Short task: Print the lines of the data, starting with the first, up to and including the line where "floor_size = 6.0" appears.

··· Data lines ···

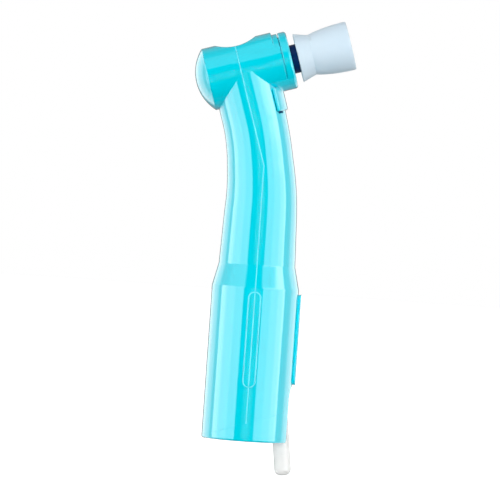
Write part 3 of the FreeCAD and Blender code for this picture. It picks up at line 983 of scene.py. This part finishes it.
# %% Finish the inner pieces
inner_pieces = [
    "thrust_washer", "upper_shaft", "shaft_clip", "front_bush", "rear_bush", "swivel_bush", "bush_retainer"]
for node in inner_pieces:
    mesh = frame["nodes"][node].data
    mesh.materials.clear()
    mesh.materials.append(natural)
print("finished", len(inner_pieces), "inner pieces")

# %% [markdown]
# ## Floor, light and camera
# A plain pale floor runs far back. It glows a little by itself, and it throws no light, shadow or
# reflection onto the object, so that it only makes a plain ground to look at.

# %% The floor
lowest = min(point[2] for point in cad_box)
floor_size = 6.0


def pale_floor():
    """Large flat floor just under the object."""
    finish = Finish("pale floor", Roughness=0.9, Emission_Strength=0.6, Emission_Color=(1, 1, 1, 1))
    low, high = (0.93, 0.93, 0.93, 1), (0.95, 0.95, 0.95, 1)
    finish.feed("Base Color", finish.blend(finish.noise(90.0), low, high))
    mesh = bpy.data.meshes.new("floor")
    across, up = floor_size / 2, lowest - 0.0002
    corners = [(-across, -across, up), (across, -across, up), (across, across, up), (-across, across, up)]
    mesh.from_pydata(corners, [], [(0, 1, 2, 3)])
    mesh.materials.append(finish.material)
    floor = bpy.data.objects.new("floor", mesh)
    bpy.context.scene.collection.objects.link(floor)
    floor.visible_glossy = False
    floor.visible_diffuse = False
    floor.visible_shadow = False


pale_floor()
print("floor at", round(lowest * 1000, 2), "mm")

# %% [markdown]
# A wall of soft boxes stands on each side of the camera, with a dark gap between them: their broad
# reflections on the round body, and the full colour in the gap, are what make it read as glossy
# plastic. A small box in front only fills in the colour and makes no reflection. The room behind is
# bright to the left and right, which puts a thin bright edge on each side of the body.

# %% The room and the soft boxes
look_at = np.array([-1.12, 0.0, 26.6]) / 1000


def white_room():
    """World light by direction: brightest behind the object and off to each side, a fifth of that
    straight behind, about half of it beside, and dark on the camera's side but for light from above.
    The camera itself sees plain white."""
    world = bpy.data.worlds.new("white room")
    world.use_nodes = True
    bpy.context.scene.world = world
    room = Nodes(world.node_tree)
    parts = room.node("SeparateXYZ", {}, {0: room.node("TexCoord", output="Generated")})
    sideways, ahead, upwards = (Wire(room, socket) for socket in parts.socket.node.outputs)
    behind = room.ramp(ahead, 0.30, 0.45)
    beside = room.ramp(ahead, -0.25, -0.05)
    overhead = room.ramp(upwards, 0.52, 0.60)
    over_left = room.ramp(0 - sideways, 0.40, 0.50) * room.ramp(upwards, 0.20, 0.30)
    over_right = room.ramp(sideways, 0.25, 0.32) * room.ramp(upwards, 0.20, 0.30)
    front = overhead * 0.5 + (over_left + over_right) * (1 - overhead) * 1.2
    aside = room.ramp(room.node("Math", {"operation": "ABSOLUTE"}, {0: sideways}), 0.35, 0.45)
    level = (behind * 0.75 + beside * 0.9) * (aside * 0.8 + 0.2) + front * (1 - beside)
    seen = room.node("LightPath", output="Is Camera Ray")
    level = level * (1 - seen) + seen
    background = world.node_tree.nodes["Background"]
    background.inputs["Color"].default_value = (1, 1, 1, 1)
    world.node_tree.links.new(level.socket, background.inputs["Strength"])


def soft_box(name, azimuth, distance, width, height, power, rise=0.0, mirrored=True):
    """Rectangular light that stands at an angle from the camera's direction and faces the object. A
    mirrored one only shows as a reflection, and any other only as an even light without one."""
    light = bpy.data.lights.new(name, "AREA")
    light.shape = "RECTANGLE"
    light.size, light.size_y = width, height
    light.energy = power
    holder = bpy.data.objects.new(name, light)
    bpy.context.scene.collection.objects.link(holder)
    spot = np.array([math.sin(azimuth) * distance, -math.cos(azimuth) * distance, rise]) + look_at
    holder.location = spot
    aim = Vector((look_at[0] - spot[0], look_at[1] - spot[1], 0))
    holder.rotation_euler = aim.to_track_quat("-Z", "Y").to_euler()
    holder.visible_camera = False
    holder.visible_diffuse = not mirrored
    holder.visible_glossy = mirrored


def soft_wall(name, start, end, height, rise, glows):
    """Soft boxes side by side over a range of angles, each with its own glow in watts for each square
    metre, so that the wall's reflection fades from one end to the other."""
    edges = np.linspace(math.radians(start), math.radians(end), len(glows) + 1)
    distance = 1.2
    for i, glow in enumerate(glows):
        middle = (edges[i] + edges[i + 1]) / 2
        width = 2 * distance * math.tan(abs(edges[i + 1] - edges[i]) / 2)
        soft_box(f"{name} {i + 1}", middle, distance, width, height, glow * width * height, rise)


white_room()
soft_wall("left soft box", -30, -99, 0.85, -0.1, [5.8, 7.4, 7.2])
soft_wall("right soft box", 21, 86, 1.0, 0.0, [5.4, 7.0, 9.0])
soft_box("front fill", 0.0, 1.0, 0.4, 0.4, 10.2, mirrored=False)
print("room and soft boxes set")

# %% [markdown]
# A long lens from far off keeps the sleeve's sides nearly parallel. Rolling the camera by four degrees
# leans the body a little in the picture.

# %% The camera
camera_distance = 0.69
frame_width = 0.07
camera_roll = math.radians(-4.0)


def add_camera():
    """Long lens that looks straight at the side, rolled so that the sleeve leans."""
    lens = bpy.data.cameras.new("camera")
    lens.sensor_width = 36
    lens.lens = 36 * camera_distance / frame_width
    lens.clip_start = 0.01
    camera = bpy.data.objects.new("camera", lens)
    bpy.context.scene.collection.objects.link(camera)
    camera.location = look_at - np.array([0, camera_distance, 0])
    camera.rotation_euler = (math.pi / 2, camera_roll, 0)
    bpy.context.scene.camera = camera
    bpy.context.scene.view_settings.view_transform = "Standard"


add_camera()
print("camera", round(camera_distance, 2), "m away")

···

Exercise solution:
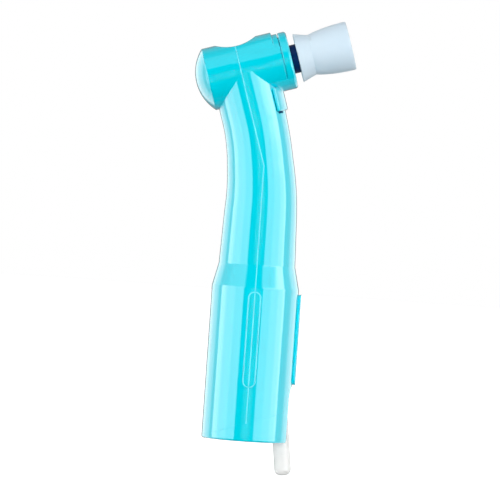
Write part 3 of the FreeCAD and Blender code for this picture. It picks up at line 983 of scene.py. This part finishes it.
# %% Finish the inner pieces
inner_pieces = [
    "thrust_washer", "upper_shaft", "shaft_clip", "front_bush", "rear_bush", "swivel_bush", "bush_retainer"]
for node in inner_pieces:
    mesh = frame["nodes"][node].data
    mesh.materials.clear()
    mesh.materials.append(natural)
print("finished", len(inner_pieces), "inner pieces")

# %% [markdown]
# ## Floor, light and camera
# A plain pale floor runs far back. It glows a little by itself, and it throws no light, shadow or
# reflection onto the object, so that it only makes a plain ground to look at.

# %% The floor
lowest = min(point[2] for point in cad_box)
floor_size = 6.0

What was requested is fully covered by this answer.